===== RECORDS PROVIDED

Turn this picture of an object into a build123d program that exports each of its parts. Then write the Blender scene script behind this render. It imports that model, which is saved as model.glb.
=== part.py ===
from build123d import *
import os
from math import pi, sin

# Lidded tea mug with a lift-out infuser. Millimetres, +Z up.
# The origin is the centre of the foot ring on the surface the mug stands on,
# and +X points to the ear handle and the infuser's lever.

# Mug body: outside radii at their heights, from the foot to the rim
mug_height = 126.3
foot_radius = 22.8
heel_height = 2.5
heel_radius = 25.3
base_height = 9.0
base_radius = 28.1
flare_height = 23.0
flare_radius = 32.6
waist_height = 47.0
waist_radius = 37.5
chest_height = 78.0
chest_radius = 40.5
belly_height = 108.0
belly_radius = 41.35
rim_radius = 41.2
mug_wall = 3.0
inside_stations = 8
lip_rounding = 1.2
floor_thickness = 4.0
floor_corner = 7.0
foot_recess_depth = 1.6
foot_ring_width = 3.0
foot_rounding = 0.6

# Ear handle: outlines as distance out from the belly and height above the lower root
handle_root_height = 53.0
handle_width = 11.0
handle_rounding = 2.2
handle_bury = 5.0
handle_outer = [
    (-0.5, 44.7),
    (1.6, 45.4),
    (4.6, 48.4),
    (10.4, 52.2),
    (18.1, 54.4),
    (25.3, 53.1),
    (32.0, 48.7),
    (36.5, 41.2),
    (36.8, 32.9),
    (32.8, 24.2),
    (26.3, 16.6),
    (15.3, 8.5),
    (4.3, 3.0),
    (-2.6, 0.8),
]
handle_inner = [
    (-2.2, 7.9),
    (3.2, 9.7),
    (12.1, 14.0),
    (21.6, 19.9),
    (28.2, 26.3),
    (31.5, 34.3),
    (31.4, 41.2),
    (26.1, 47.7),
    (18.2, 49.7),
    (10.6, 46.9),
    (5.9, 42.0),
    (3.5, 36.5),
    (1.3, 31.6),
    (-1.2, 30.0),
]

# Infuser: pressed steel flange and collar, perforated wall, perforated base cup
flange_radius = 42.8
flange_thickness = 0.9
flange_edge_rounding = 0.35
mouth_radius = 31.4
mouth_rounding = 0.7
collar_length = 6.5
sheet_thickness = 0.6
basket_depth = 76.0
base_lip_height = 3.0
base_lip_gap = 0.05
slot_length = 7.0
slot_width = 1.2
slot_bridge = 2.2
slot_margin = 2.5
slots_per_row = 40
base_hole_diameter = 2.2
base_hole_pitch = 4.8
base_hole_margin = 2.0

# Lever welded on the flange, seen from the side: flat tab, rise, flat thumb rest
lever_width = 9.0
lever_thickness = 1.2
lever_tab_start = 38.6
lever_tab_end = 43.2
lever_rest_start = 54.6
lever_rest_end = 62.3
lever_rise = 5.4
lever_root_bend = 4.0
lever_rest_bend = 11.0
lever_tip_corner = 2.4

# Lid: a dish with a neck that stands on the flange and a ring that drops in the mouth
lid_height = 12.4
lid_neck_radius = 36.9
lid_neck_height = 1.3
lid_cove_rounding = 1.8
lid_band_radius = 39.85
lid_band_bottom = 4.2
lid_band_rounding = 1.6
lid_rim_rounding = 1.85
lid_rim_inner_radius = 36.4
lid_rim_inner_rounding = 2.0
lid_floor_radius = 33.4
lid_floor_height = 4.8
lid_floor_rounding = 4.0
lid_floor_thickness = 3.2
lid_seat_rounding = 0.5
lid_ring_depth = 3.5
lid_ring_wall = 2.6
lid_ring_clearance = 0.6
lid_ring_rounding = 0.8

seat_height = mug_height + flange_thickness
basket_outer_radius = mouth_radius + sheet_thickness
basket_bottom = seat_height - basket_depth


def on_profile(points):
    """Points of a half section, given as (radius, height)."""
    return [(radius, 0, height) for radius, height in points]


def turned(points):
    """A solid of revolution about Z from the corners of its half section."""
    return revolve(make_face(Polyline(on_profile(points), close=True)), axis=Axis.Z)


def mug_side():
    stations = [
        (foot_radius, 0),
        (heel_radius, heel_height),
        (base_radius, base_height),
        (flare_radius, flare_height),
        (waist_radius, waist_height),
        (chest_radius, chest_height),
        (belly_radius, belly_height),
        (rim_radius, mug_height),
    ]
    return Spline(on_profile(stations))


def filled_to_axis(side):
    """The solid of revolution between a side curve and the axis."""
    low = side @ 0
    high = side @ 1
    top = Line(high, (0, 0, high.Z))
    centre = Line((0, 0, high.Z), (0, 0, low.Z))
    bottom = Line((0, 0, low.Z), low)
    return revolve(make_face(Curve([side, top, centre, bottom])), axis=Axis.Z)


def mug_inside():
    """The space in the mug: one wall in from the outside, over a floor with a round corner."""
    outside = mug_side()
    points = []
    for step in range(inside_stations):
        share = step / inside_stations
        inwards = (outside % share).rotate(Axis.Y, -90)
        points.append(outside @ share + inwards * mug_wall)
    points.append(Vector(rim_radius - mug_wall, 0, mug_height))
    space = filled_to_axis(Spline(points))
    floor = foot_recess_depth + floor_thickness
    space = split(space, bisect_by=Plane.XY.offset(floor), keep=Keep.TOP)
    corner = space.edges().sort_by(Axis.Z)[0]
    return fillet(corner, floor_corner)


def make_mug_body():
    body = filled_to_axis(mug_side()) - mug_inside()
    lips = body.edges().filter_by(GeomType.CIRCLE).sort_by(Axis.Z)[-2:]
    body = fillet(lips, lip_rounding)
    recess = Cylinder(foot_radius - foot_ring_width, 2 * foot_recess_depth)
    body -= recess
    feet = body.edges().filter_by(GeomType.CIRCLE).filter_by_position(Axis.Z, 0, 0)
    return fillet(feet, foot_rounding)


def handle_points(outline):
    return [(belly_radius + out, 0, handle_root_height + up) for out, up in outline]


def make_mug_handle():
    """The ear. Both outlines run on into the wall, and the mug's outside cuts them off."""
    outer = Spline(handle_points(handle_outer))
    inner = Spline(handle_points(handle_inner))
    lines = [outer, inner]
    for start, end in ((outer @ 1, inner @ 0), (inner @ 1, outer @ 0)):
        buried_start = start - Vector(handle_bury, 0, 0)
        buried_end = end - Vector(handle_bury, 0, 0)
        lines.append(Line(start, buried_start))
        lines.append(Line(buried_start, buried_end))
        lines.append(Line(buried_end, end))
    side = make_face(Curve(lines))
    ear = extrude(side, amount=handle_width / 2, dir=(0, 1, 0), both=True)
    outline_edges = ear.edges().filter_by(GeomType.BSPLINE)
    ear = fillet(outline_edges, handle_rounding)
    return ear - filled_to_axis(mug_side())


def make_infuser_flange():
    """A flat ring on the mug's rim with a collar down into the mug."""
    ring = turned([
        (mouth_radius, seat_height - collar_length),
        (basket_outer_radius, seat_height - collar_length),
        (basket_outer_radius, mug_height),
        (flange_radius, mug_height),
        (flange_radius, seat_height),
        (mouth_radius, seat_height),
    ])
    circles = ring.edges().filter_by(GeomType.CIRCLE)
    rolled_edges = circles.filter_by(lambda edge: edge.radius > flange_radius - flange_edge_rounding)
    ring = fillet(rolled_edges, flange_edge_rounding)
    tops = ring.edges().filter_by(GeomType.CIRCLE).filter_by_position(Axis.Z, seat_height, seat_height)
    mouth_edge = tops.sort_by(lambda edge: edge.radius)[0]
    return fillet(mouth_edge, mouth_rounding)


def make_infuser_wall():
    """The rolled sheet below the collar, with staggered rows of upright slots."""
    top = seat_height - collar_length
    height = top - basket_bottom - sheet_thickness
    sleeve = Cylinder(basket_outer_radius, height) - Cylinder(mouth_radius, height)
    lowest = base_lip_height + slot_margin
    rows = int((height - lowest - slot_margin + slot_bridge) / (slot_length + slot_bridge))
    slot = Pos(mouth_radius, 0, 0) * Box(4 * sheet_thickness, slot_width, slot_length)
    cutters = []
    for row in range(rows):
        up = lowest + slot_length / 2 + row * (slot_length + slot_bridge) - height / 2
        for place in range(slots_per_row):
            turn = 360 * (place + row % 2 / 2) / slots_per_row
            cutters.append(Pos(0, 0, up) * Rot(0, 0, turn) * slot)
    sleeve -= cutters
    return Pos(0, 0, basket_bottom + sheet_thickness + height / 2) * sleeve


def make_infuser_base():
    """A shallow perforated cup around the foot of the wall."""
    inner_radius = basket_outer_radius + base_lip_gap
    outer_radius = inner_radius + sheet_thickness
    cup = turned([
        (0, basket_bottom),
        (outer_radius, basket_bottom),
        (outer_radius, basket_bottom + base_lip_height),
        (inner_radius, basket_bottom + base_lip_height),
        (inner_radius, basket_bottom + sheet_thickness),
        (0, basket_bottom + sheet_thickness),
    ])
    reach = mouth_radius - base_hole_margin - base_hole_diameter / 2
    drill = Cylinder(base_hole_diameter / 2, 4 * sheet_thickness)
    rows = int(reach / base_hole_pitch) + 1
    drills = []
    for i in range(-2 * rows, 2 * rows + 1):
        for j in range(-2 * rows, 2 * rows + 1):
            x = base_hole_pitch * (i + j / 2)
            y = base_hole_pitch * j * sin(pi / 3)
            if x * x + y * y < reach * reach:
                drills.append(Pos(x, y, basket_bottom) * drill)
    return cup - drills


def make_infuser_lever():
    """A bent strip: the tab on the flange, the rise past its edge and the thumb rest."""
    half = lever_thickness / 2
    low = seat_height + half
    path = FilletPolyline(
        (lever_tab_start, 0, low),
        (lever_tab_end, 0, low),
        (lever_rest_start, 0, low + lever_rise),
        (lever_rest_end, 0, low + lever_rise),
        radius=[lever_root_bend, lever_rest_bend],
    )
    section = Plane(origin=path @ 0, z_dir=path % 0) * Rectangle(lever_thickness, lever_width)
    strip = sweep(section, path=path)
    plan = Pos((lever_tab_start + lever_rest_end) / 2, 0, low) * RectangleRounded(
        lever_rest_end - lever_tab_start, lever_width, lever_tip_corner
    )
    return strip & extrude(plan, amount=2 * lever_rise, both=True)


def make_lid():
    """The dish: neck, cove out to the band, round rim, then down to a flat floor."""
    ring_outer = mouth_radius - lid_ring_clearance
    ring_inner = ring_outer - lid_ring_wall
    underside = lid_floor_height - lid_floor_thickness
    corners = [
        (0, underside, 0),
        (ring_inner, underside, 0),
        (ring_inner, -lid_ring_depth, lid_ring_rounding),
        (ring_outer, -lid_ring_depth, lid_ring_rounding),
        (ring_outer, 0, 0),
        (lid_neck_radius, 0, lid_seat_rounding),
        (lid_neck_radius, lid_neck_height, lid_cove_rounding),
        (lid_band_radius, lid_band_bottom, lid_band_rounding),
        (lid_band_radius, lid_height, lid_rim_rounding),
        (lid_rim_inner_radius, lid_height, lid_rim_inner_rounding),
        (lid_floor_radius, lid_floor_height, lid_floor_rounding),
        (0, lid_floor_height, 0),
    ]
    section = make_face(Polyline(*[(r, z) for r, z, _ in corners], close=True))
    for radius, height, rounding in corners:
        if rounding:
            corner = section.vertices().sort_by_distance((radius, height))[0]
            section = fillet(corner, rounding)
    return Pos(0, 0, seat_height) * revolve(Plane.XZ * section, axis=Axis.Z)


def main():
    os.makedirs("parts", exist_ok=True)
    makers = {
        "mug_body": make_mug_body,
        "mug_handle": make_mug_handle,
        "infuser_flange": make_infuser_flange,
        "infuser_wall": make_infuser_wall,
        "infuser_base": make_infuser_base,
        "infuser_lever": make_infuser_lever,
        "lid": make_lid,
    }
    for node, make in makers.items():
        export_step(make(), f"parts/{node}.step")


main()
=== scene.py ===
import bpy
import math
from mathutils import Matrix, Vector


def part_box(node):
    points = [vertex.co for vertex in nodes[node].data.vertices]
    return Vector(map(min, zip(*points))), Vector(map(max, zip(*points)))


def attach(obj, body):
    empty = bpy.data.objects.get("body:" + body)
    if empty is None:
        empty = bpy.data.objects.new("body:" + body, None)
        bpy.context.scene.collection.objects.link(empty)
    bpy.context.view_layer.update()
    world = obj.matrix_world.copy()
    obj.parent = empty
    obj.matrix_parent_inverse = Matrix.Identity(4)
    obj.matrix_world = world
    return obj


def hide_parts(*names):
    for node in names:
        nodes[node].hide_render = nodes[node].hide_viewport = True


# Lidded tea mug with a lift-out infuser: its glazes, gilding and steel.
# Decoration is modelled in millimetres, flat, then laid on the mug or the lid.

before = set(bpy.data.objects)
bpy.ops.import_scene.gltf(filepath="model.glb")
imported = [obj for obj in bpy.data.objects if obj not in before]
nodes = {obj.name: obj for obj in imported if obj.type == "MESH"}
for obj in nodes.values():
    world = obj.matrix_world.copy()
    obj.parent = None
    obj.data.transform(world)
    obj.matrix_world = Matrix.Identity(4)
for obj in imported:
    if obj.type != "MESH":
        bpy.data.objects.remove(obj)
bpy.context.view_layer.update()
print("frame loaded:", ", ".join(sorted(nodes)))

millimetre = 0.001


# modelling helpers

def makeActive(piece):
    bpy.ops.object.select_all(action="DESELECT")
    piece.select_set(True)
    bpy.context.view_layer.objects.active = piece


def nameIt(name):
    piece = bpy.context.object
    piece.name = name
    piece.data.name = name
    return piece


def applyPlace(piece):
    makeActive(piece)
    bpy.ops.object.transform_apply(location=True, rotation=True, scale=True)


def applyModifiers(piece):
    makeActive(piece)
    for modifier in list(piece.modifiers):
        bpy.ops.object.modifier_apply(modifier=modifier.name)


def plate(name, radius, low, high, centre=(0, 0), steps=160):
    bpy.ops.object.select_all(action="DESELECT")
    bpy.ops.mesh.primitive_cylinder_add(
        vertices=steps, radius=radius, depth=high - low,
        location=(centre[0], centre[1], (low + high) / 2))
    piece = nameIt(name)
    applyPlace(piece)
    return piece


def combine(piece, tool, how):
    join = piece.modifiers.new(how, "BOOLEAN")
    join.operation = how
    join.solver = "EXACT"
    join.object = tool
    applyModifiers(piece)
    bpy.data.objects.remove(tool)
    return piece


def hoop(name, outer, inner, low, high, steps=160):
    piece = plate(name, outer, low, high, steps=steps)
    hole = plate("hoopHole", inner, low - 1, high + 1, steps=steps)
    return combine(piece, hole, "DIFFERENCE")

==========
===== RECORDS PROVIDED

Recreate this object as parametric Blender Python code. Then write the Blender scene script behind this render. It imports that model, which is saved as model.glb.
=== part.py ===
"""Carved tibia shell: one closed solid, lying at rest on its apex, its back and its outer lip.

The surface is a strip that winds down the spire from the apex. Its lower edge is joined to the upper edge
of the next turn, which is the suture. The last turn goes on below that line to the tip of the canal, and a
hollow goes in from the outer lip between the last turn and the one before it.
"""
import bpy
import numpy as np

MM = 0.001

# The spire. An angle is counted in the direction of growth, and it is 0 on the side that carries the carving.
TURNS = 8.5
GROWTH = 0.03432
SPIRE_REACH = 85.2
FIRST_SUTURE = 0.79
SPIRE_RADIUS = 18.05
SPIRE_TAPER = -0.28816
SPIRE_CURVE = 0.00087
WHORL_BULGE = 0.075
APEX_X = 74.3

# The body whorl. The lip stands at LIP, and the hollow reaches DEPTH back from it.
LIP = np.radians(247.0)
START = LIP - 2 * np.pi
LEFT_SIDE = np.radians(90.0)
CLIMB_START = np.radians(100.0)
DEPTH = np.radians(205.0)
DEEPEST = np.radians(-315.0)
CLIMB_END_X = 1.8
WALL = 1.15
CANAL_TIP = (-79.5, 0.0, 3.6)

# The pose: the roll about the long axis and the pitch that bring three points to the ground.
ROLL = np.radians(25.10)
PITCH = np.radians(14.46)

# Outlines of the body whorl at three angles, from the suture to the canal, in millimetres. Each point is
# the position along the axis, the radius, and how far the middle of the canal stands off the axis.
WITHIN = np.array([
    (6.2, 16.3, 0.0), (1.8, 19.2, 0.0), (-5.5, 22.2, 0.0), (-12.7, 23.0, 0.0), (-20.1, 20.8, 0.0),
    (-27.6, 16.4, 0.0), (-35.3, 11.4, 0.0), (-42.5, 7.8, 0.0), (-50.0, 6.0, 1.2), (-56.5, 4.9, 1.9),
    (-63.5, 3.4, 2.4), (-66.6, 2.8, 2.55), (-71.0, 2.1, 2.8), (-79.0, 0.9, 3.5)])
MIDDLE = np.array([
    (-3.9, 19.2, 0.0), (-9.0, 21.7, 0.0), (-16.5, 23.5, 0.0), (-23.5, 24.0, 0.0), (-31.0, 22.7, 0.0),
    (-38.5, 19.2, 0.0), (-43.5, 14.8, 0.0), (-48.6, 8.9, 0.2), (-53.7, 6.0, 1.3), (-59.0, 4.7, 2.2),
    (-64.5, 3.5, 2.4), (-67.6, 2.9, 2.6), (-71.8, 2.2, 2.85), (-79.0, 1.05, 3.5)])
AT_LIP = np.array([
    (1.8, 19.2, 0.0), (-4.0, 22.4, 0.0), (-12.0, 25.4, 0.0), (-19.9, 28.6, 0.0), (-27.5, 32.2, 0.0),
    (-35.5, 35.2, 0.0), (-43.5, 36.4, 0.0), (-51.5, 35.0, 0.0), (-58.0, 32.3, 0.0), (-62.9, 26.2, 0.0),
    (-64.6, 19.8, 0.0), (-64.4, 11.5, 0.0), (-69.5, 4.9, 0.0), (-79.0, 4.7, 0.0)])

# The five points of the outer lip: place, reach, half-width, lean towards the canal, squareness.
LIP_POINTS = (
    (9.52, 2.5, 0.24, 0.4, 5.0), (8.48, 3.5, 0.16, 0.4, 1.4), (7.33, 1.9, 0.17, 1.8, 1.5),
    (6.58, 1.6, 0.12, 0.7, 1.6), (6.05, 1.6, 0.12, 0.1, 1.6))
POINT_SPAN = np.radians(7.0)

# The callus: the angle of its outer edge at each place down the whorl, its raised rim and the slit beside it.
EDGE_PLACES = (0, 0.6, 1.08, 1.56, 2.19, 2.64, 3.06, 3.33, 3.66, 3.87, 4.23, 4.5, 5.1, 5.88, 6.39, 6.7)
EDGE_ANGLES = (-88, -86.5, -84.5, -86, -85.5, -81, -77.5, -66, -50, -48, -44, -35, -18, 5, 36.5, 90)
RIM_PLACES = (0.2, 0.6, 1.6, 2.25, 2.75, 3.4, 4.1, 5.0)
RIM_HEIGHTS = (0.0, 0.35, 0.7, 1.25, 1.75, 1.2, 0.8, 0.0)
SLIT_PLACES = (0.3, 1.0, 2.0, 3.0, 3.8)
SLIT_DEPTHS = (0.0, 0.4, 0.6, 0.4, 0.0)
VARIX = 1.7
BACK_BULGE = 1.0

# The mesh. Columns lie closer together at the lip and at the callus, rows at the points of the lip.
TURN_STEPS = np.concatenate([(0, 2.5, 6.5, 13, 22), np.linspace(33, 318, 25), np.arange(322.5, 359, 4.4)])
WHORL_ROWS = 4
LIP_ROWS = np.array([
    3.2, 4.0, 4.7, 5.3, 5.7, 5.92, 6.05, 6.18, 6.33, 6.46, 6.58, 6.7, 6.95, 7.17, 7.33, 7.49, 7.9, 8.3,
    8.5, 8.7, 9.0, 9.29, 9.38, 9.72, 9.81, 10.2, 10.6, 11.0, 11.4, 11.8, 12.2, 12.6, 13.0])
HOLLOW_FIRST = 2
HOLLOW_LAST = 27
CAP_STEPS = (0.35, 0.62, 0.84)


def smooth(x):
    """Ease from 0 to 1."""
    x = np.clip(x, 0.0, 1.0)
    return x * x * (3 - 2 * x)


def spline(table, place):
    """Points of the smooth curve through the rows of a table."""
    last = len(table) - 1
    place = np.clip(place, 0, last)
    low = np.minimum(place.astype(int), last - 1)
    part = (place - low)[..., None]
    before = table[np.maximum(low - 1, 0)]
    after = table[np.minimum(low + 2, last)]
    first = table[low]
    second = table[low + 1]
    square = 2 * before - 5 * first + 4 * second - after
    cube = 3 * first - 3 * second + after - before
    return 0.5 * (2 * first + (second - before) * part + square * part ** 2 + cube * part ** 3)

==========

* THE EXERCISE
Set down exactly the lines from the line that contains "return Pos(0, 0, seat_height)" to the line that contains "nodes[node].hide_render = nodes[node].hide_viewport", both lines included, and nothing more.

* EXERCISE SOLUTION
    return Pos(0, 0, seat_height) * revolve(Plane.XZ * section, axis=Axis.Z)


def main():
    os.makedirs("parts", exist_ok=True)
    makers = {
        "mug_body": make_mug_body,
        "mug_handle": make_mug_handle,
        "infuser_flange": make_infuser_flange,
        "infuser_wall": make_infuser_wall,
        "infuser_base": make_infuser_base,
        "infuser_lever": make_infuser_lever,
        "lid": make_lid,
    }
    for node, make in makers.items():
        export_step(make(), f"parts/{node}.step")


main()
=== scene.py ===
import bpy
import math
from mathutils import Matrix, Vector


def part_box(node):
    points = [vertex.co for vertex in nodes[node].data.vertices]
    return Vector(map(min, zip(*points))), Vector(map(max, zip(*points)))


def attach(obj, body):
    empty = bpy.data.objects.get("body:" + body)
    if empty is None:
        empty = bpy.data.objects.new("body:" + body, None)
        bpy.context.scene.collection.objects.link(empty)
    bpy.context.view_layer.update()
    world = obj.matrix_world.copy()
    obj.parent = empty
    obj.matrix_parent_inverse = Matrix.Identity(4)
    obj.matrix_world = world
    return obj


def hide_parts(*names):
    for node in names:
        nodes[node].hide_render = nodes[node].hide_viewport = True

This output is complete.